DIRECTION: Every line of the material that follows must be printed again exactly.

DATA SECTION:
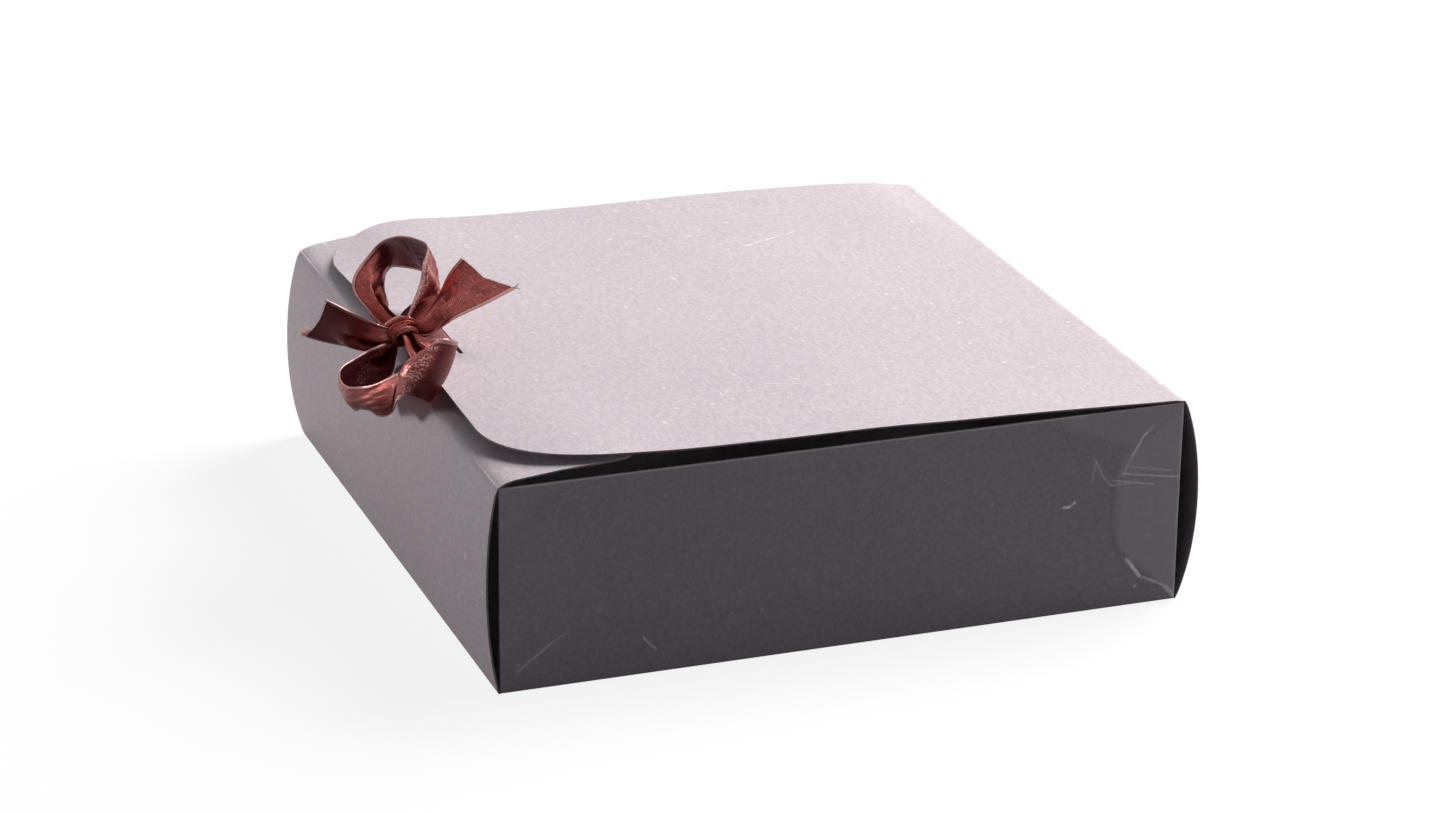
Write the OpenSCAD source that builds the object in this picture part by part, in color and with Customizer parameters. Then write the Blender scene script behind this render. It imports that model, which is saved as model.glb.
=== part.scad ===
// Folding gift carton with a hinged lid, a tucked front flap and a satin ribbon bow.
// Origin: centre of the underside. +X right, +Y back, +Z up. The ribbon side faces -Y.

/* [Carton] */
// Width of the carton, along its creases
box_w = 200; // [140:1:300]
// Depth of the carton, from the front crease to the lid's crease
box_d = 200; // [140:1:300]
// Height of the walls
box_h = 60; // [45:1:120]
// Thickness of the card
card_t = 0.5; // [0.35:0.05:0.8]
// How far the front wall bows out at mid height
front_bow = 4; // [1:0.5:7]
// How far the back wall bows out at mid height
back_bow = 5; // [1:0.5:8]

/* [Lid] */
// Distance that the lid stops short of the front crease
lid_setback = 3.5; // [1:0.25:4.5]
// Height of the closed lid's front edge above the wall tops
lid_lift = 5.7; // [4.5:0.1:9]
// Crown of the lid between its crease and its front edge
lid_crown = 1.2; // [0.6:0.1:3]
// Radius of the lid's two front corners
lid_corner_r = 30; // [8:1:45]
// Length of the ribbon slot
slot_len = 32; // [24:1:40]
// Width of the ribbon slot
slot_w = 1.2; // [1:0.1:2]
// Distance of the ribbon slot behind the lid's front edge
slot_setback = 12.5; // [8:0.5:20]

/* [Front flap] */
// Depth of the flap, from its crease to its free edge
flap_depth = 40; // [25:1:60]
// Radius of the flap's two free corners
flap_corner_r = 6; // [2:0.5:12]
// Crown of the flap between its crease and its free edge
flap_crown = 0.7; // [0.3:0.1:1.5]
// Gap between the flap's free edge and the lid above it
flap_gap = 0.5; // [0.3:0.1:1]

/* [Corner tabs] */
// Reach of a glue tab behind its end wall
tab_w = 19.5; // [10:0.5:30]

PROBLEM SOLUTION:
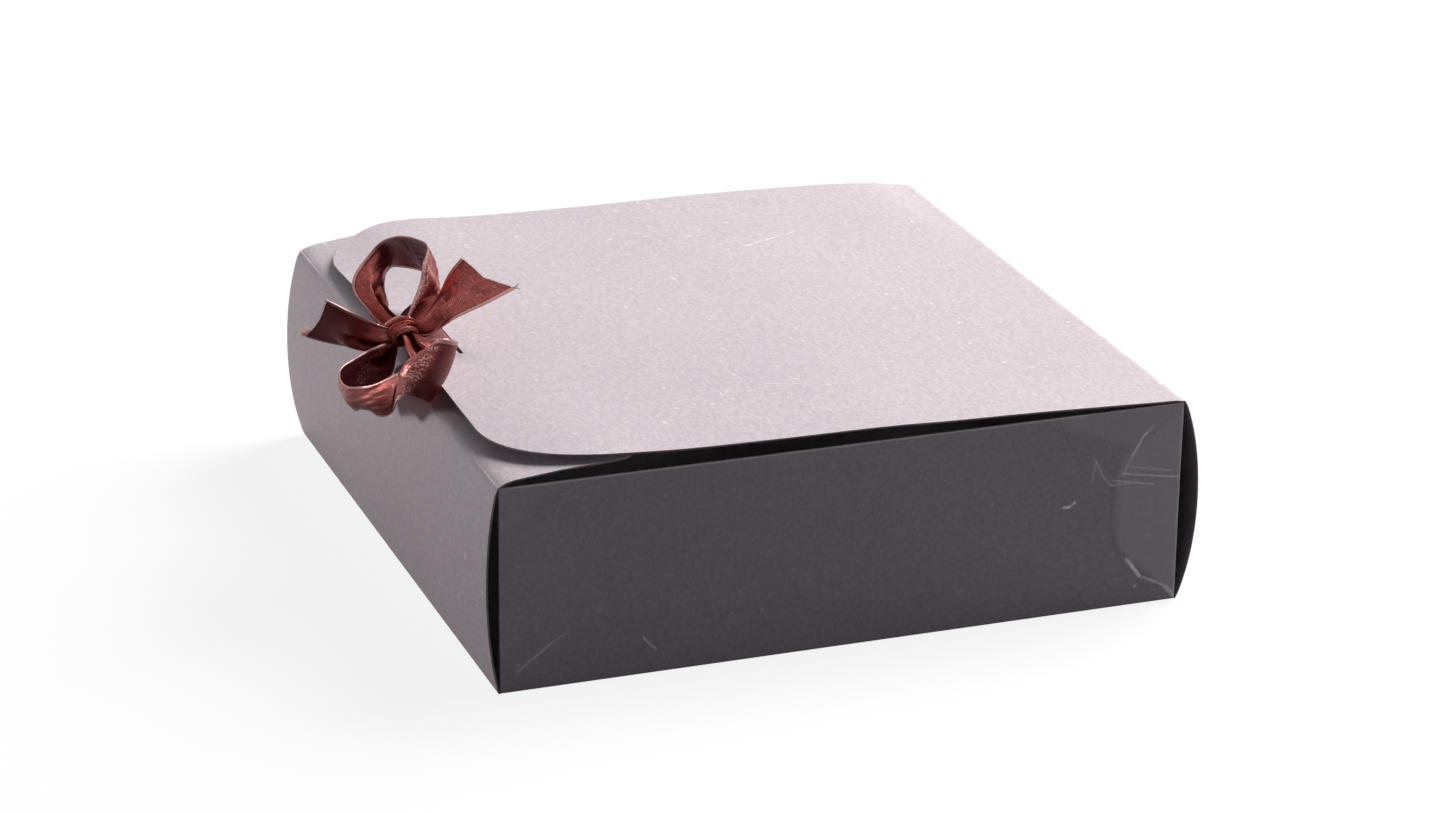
Write the OpenSCAD source that builds the object in this picture part by part, in color and with Customizer parameters. Then write the Blender scene script behind this render. It imports that model, which is saved as model.glb.
=== part.scad ===
// Folding gift carton with a hinged lid, a tucked front flap and a satin ribbon bow.
// Origin: centre of the underside. +X right, +Y back, +Z up. The ribbon side faces -Y.

/* [Carton] */
// Width of the carton, along its creases
box_w = 200; // [140:1:300]
// Depth of the carton, from the front crease to the lid's crease
box_d = 200; // [140:1:300]
// Height of the walls
box_h = 60; // [45:1:120]
// Thickness of the card
card_t = 0.5; // [0.35:0.05:0.8]
// How far the front wall bows out at mid height
front_bow = 4; // [1:0.5:7]
// How far the back wall bows out at mid height
back_bow = 5; // [1:0.5:8]

/* [Lid] */
// Distance that the lid stops short of the front crease
lid_setback = 3.5; // [1:0.25:4.5]
// Height of the closed lid's front edge above the wall tops
lid_lift = 5.7; // [4.5:0.1:9]
// Crown of the lid between its crease and its front edge
lid_crown = 1.2; // [0.6:0.1:3]
// Radius of the lid's two front corners
lid_corner_r = 30; // [8:1:45]
// Length of the ribbon slot
slot_len = 32; // [24:1:40]
// Width of the ribbon slot
slot_w = 1.2; // [1:0.1:2]
// Distance of the ribbon slot behind the lid's front edge
slot_setback = 12.5; // [8:0.5:20]

/* [Front flap] */
// Depth of the flap, from its crease to its free edge
flap_depth = 40; // [25:1:60]
// Radius of the flap's two free corners
flap_corner_r = 6; // [2:0.5:12]
// Crown of the flap between its crease and its free edge
flap_crown = 0.7; // [0.3:0.1:1.5]
// Gap between the flap's free edge and the lid above it
flap_gap = 0.5; // [0.3:0.1:1]

/* [Corner tabs] */
// Reach of a glue tab behind its end wall
tab_w = 19.5; // [10:0.5:30]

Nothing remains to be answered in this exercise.